[Challenge]: Print the first line of the material below and each line after it, exactly as written, ending with the line that contains "bulge, begins, full = FRONT_BULGE[board]".

[Data excerpt]:

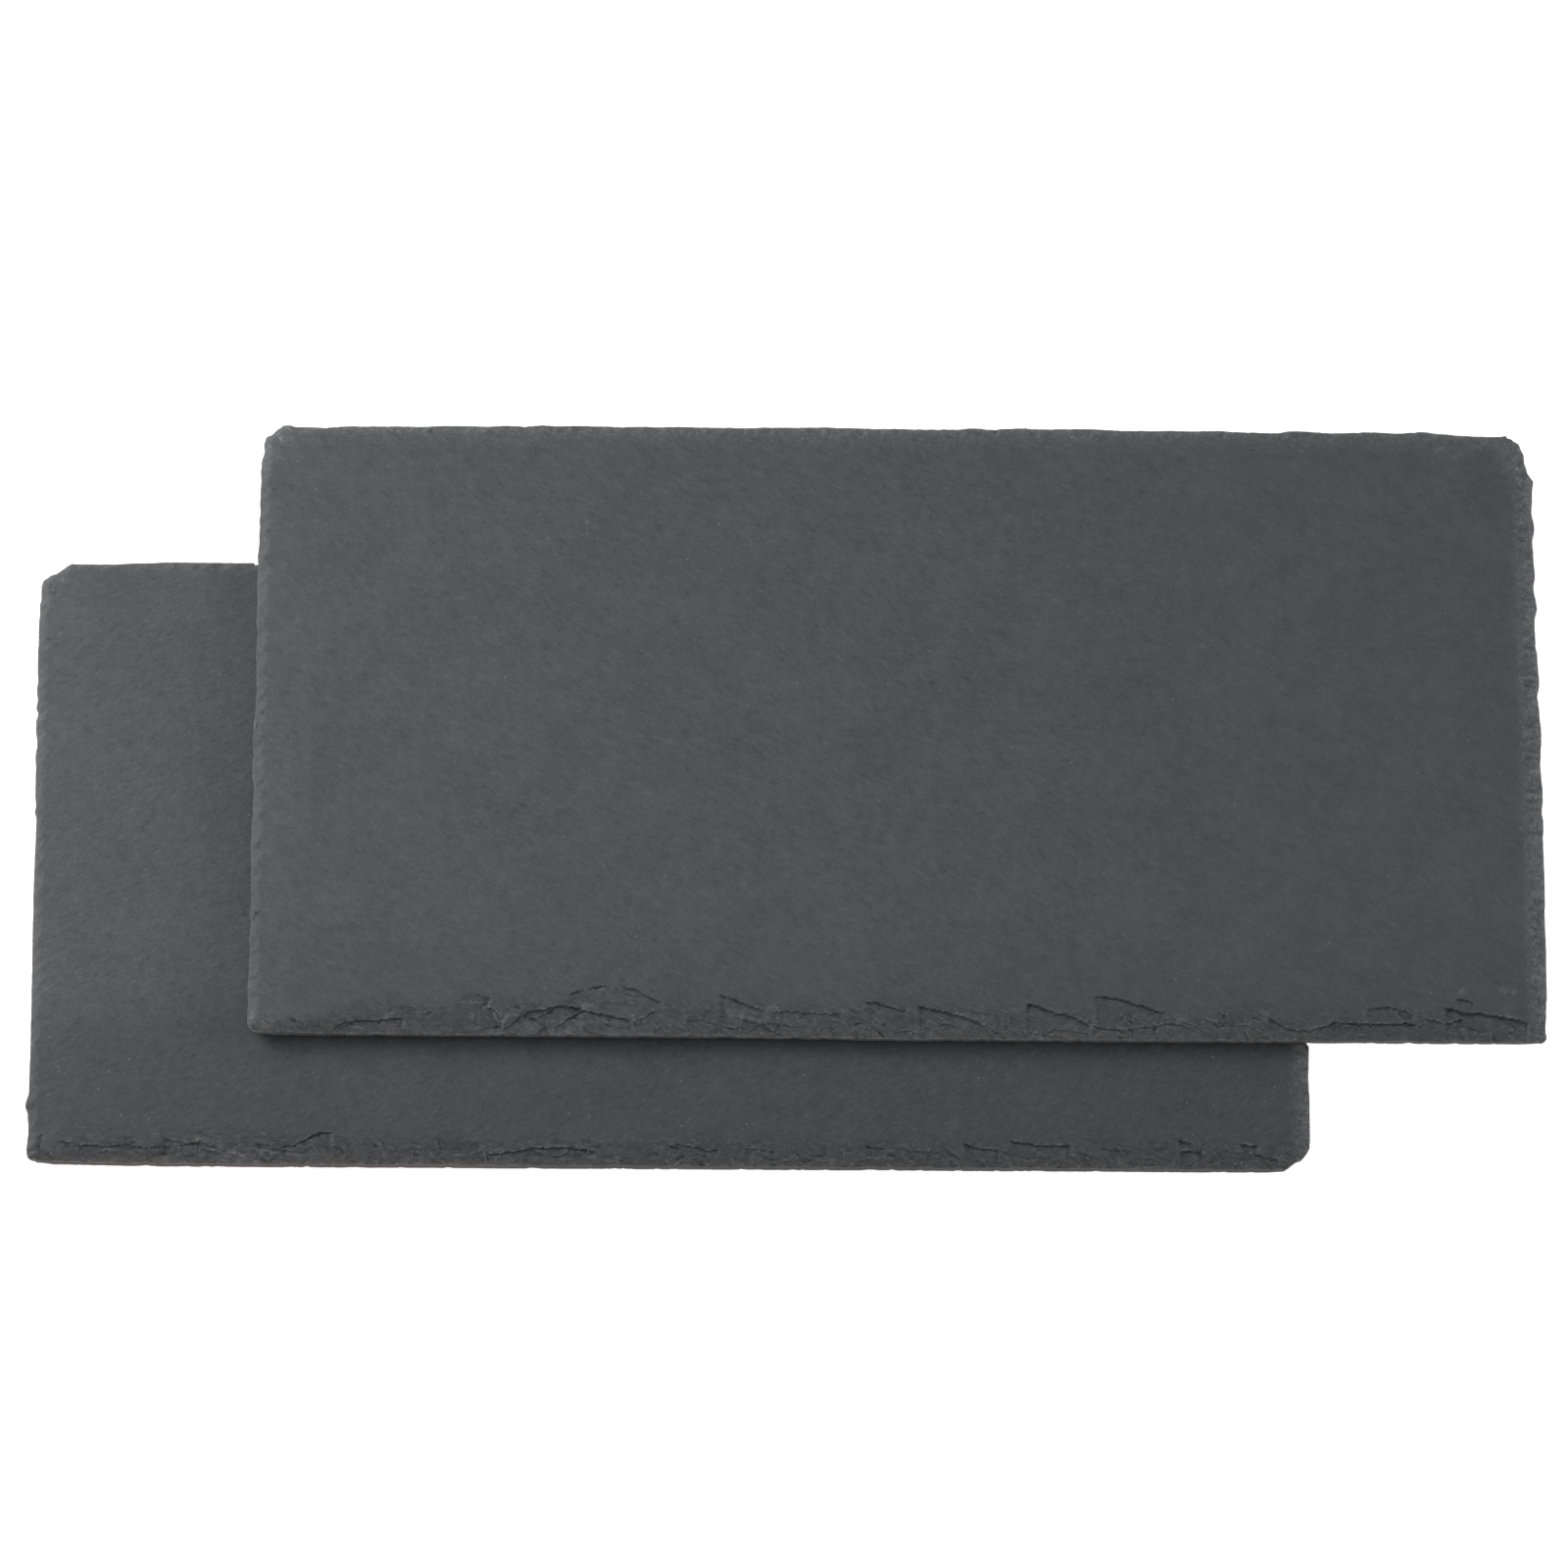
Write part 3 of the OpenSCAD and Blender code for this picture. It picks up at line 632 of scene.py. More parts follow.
def shape_front(edge, board, drop, seed):
    """Gives a front edge its long scars, the plain stretch at its left end, its slow bulge and small bites."""
    plain = PLAIN_START[board]
    edge.reach = settings().boards.front_reach / MM * FRONT_REACH[board] * (1 + 0.2 * edge.noise(14.0, seed))
    edge.reach *= 0.45 + 0.55 * between(edge.places, plain, 2 * plain)
    bulge, begins, full = FRONT_BULGE[board]
    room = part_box(f"{board}_slate")[0].y / MM - board_middle(board)[1] - edge.start[1] - edge.along[1] * edge.places
    edge.bite = np.maximum(room, -bulge * between(edge.places / edge.length, begins, full))
    edge.bite += 0.05 + 0.05 * edge.noise(11.0, seed + 1)
    edge.bite += 0.35 * np.clip(edge.noise(2.2, seed + 2) - 0.1, 0, 1)
    edge.hold_ends()
    edge.rim += 0.25 * drop * np.clip(1.6 - edge.places / plain, 0, 1)


def shape_side(edge, board, rim, seed, random):
    """Gives a right, back or left edge its chips, and the photograph's outline where that shows it."""
    sizes = settings().boards
    largest = getattr(sizes, f"{edge.name}_reach") / MM
    bite = edge.chip(random, sizes.chip_pitch / MM, largest, LEAST_CHIPS[edge.name], sizes.nibble / MM)
    marks = OUTLINE_MARKS.get((board, edge.name))
    if marks:
        edge.take_marks(photo_spots(board, marks, rim if edge.name == "back" else WALL_HEIGHT), seed, bite)
    else:
        edge.bite = bite - bite.mean() * 0.5 + 0.1 * edge.noise(1.4, seed)
        edge.hold_ends()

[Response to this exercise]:
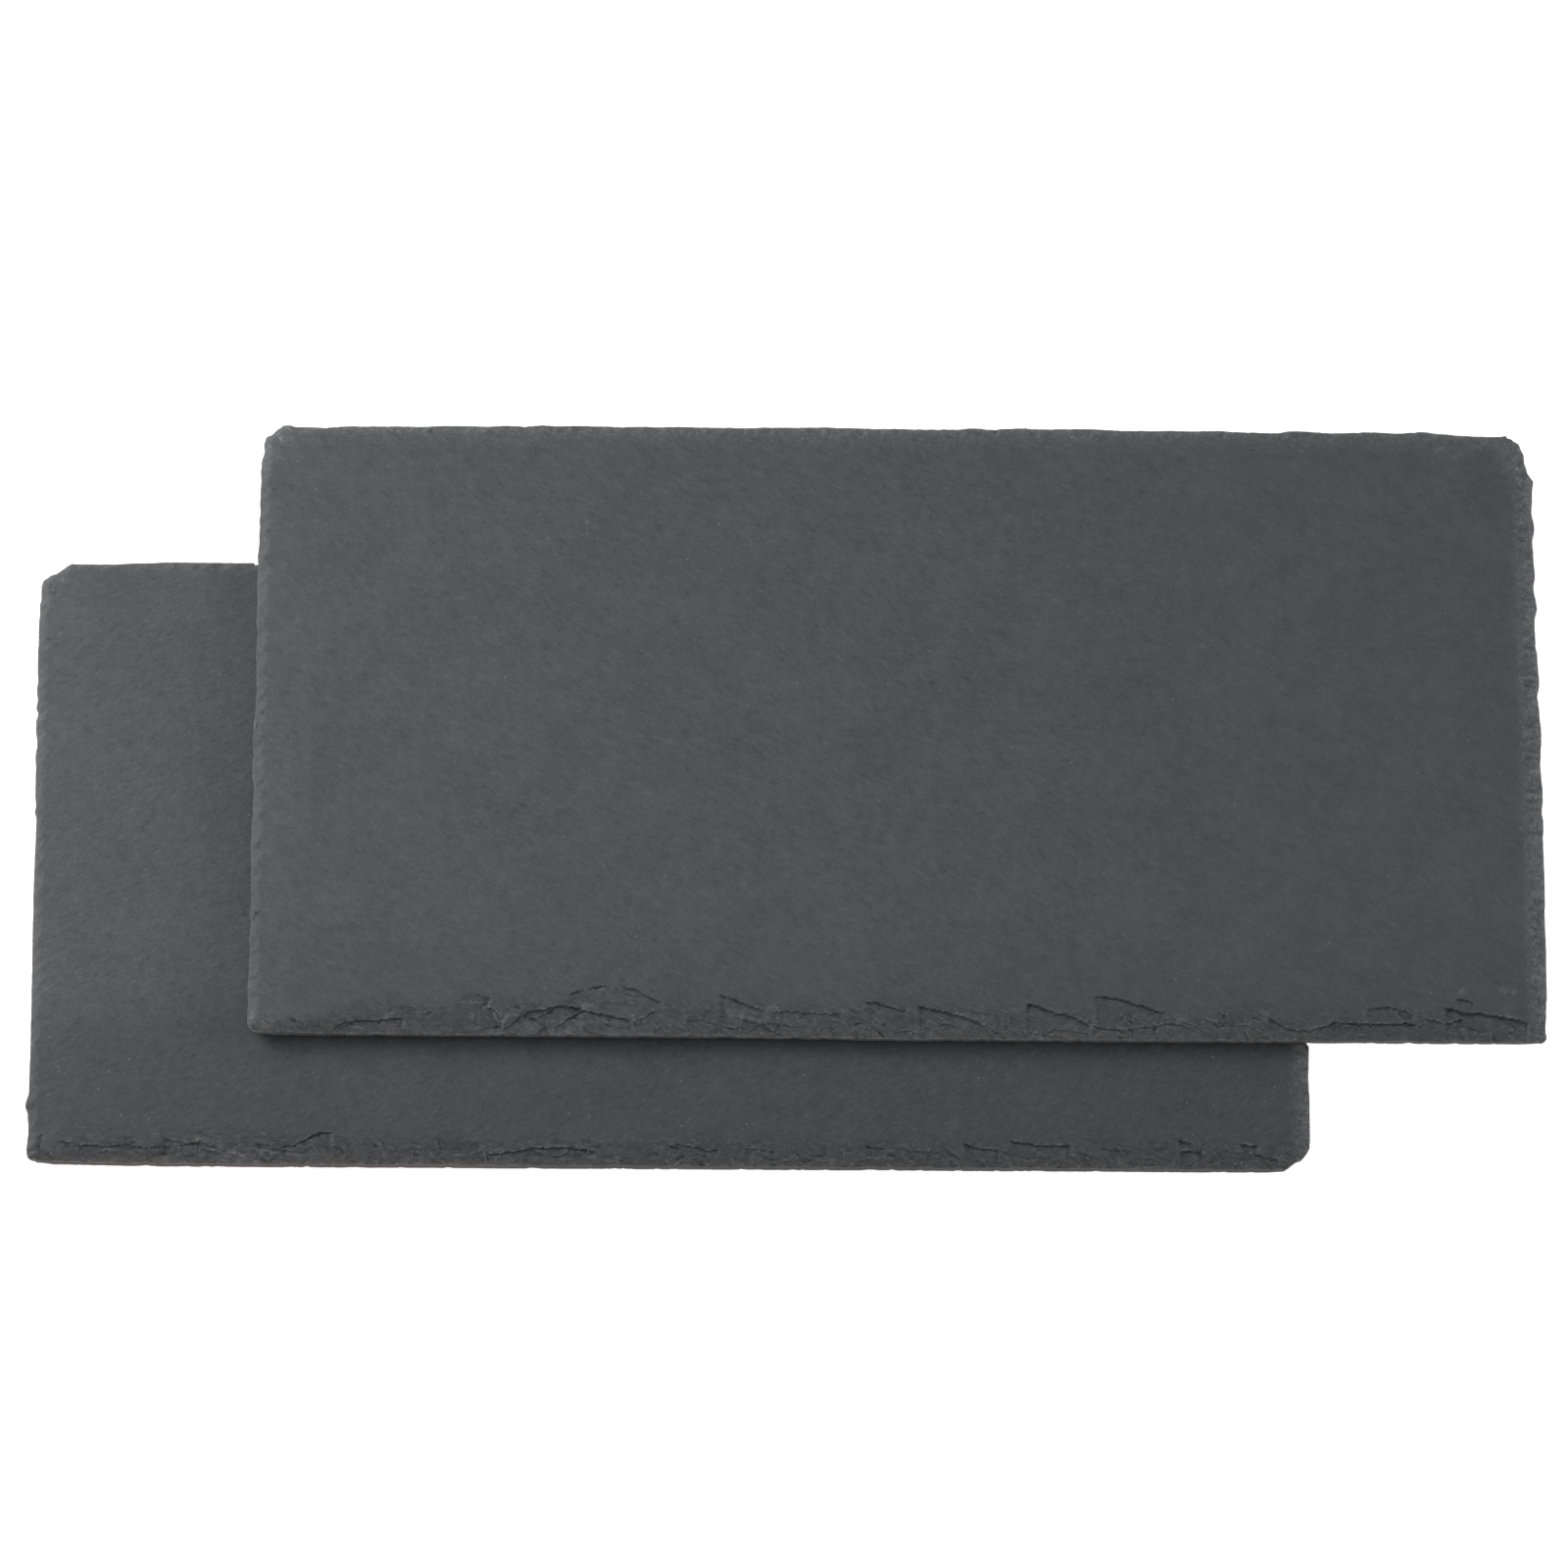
Write part 3 of the OpenSCAD and Blender code for this picture. It picks up at line 632 of scene.py. More parts follow.
def shape_front(edge, board, drop, seed):
    """Gives a front edge its long scars, the plain stretch at its left end, its slow bulge and small bites."""
    plain = PLAIN_START[board]
    edge.reach = settings().boards.front_reach / MM * FRONT_REACH[board] * (1 + 0.2 * edge.noise(14.0, seed))
    edge.reach *= 0.45 + 0.55 * between(edge.places, plain, 2 * plain)
    bulge, begins, full = FRONT_BULGE[board]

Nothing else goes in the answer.